— begin DATA SHOWN —

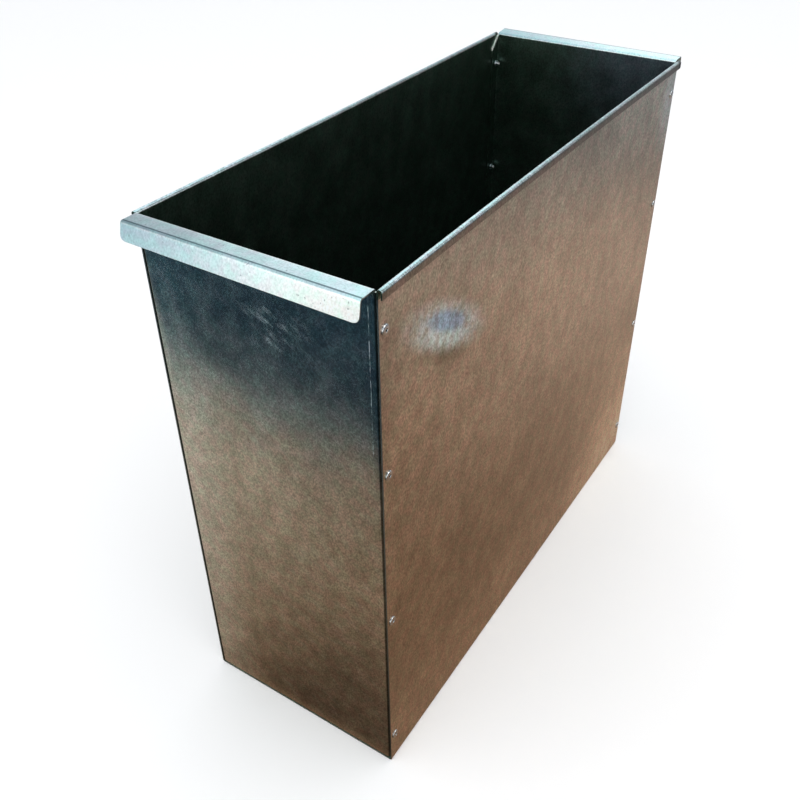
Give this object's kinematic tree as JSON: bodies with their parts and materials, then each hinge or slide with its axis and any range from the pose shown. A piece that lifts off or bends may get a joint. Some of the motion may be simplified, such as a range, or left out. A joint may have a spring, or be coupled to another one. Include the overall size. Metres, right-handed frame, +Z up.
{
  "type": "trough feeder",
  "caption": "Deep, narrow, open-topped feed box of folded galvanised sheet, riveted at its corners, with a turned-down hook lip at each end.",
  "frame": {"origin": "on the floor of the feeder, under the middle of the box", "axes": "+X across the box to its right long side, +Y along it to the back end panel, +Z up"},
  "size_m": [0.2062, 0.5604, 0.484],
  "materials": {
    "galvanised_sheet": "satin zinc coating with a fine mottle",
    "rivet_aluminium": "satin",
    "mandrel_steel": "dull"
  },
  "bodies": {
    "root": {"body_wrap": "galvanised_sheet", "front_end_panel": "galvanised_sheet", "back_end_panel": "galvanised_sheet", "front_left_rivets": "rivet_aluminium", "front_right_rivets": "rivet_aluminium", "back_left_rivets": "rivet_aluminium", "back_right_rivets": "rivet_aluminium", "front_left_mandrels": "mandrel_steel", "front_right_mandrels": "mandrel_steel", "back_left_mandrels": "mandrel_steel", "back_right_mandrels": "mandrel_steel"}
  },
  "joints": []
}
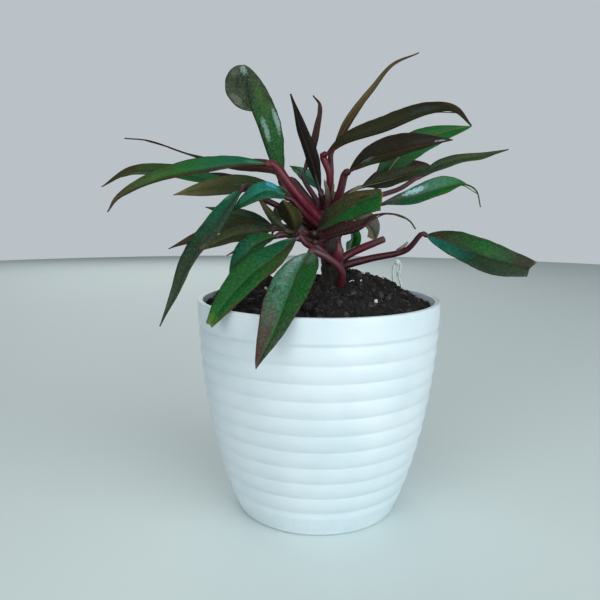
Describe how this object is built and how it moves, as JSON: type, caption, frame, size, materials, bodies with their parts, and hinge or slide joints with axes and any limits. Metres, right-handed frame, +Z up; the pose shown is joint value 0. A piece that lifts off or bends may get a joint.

— end DATA SHOWN —

__GIVEN REQUEST__:
Give the entries again in full, exactly as they are written.

__TASK ANSWER__:
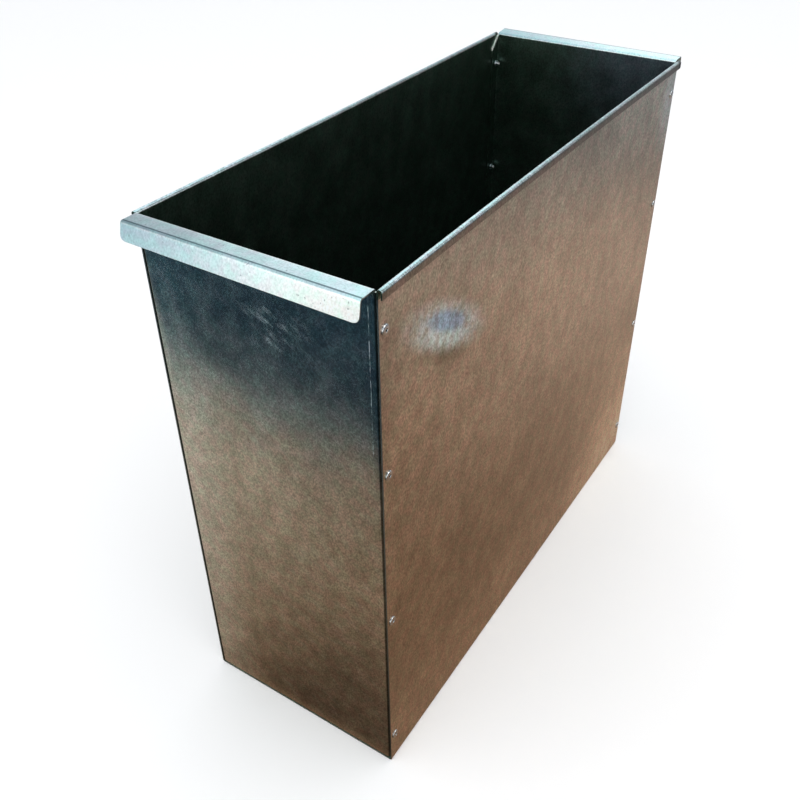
Give this object's kinematic tree as JSON: bodies with their parts and materials, then each hinge or slide with its axis and any range from the pose shown. A piece that lifts off or bends may get a joint. Some of the motion may be simplified, such as a range, or left out. A joint may have a spring, or be coupled to another one. Include the overall size. Metres, right-handed frame, +Z up.
{
  "type": "trough feeder",
  "caption": "Deep, narrow, open-topped feed box of folded galvanised sheet, riveted at its corners, with a turned-down hook lip at each end.",
  "frame": {"origin": "on the floor of the feeder, under the middle of the box", "axes": "+X across the box to its right long side, +Y along it to the back end panel, +Z up"},
  "size_m": [0.2062, 0.5604, 0.484],
  "materials": {
    "galvanised_sheet": "satin zinc coating with a fine mottle",
    "rivet_aluminium": "satin",
    "mandrel_steel": "dull"
  },
  "bodies": {
    "root": {"body_wrap": "galvanised_sheet", "front_end_panel": "galvanised_sheet", "back_end_panel": "galvanised_sheet", "front_left_rivets": "rivet_aluminium", "front_right_rivets": "rivet_aluminium", "back_left_rivets": "rivet_aluminium", "back_right_rivets": "rivet_aluminium", "front_left_mandrels": "mandrel_steel", "front_right_mandrels": "mandrel_steel", "back_left_mandrels": "mandrel_steel", "back_right_mandrels": "mandrel_steel"}
  },
  "joints": []
}
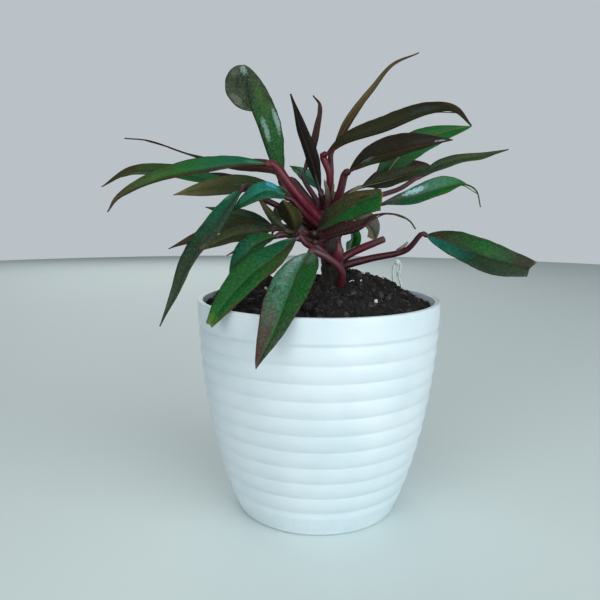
Describe how this object is built and how it moves, as JSON: type, caption, frame, size, materials, bodies with their parts, and hinge or slide joints with axes and any limits. Metres, right-handed frame, +Z up; the pose shown is joint value 0. A piece that lifts off or bends may get a joint.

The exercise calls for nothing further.